The court does not agree. A “substantial impairment” can be the “total destruction of a contract.” Home Building & Loan Ass’n v. Blaisdell (1934). However, the Supreme Court has recognized that “the actual line between permissible and impermissible impairments could well be drawn more narrowly.” U.S. Trust Co. of New York v. New Jersey (1977). The extent of the impairment is only one “relevant factor in determining its reasonableness.” “[T]he Supreme Court [also] looks at whether the impaired term was central to the contract, whether settled expectations have been disrupted, and whether the impaired right was reasonably relied on.”
The plaintiffs have not shown or argued that keeping the employee compensation rate at 6% for firefighters forever was a central part of . . . their agreement to enter into the ERS . . . . Further, the RSA Handbook in existence in 2002, which the plaintiffs cite as forming part of the contract, states that “[t]he member’s contribution rate is determined by statute and subject to change by the Alabama legislature.” (emphasis added). “Under these circumstances, an employee’s reasonable expectation from the Plan contract cannot include a guarantee that an employee contribution would never be required.”
Were the Legislature and the City of Gadsden Justified in Enacting the Changes?
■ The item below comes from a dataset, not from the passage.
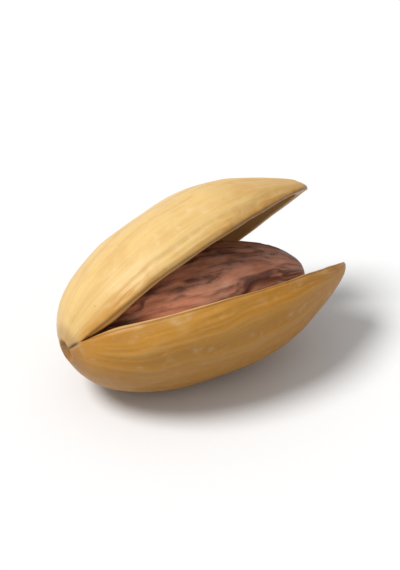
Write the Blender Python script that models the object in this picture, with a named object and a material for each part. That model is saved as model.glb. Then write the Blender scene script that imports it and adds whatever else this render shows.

As shown above, a law or regulation that substantially impairs a contractual relationship does not violate the Contract Clause so long as it serves a significant and legitimate public purpose, is based on reasonable conditions, and is appropriate to the public purpose justifying its enactment. However, the court does not need to reach this issue, as it has already found no contract, and, even if there were a contract, the court has found that the plaintiffs’ rights in the contract were not substantially impaired.
Summary Judgment for the Defendants
Based on the foregoing, the defendants’ motion for summary judgment will be GRANTED, [and] . . . it is hereby ORDERED, ADJUDGED, and DECREED that this case is DISMISSED, with prejudice, costs taxed as paid.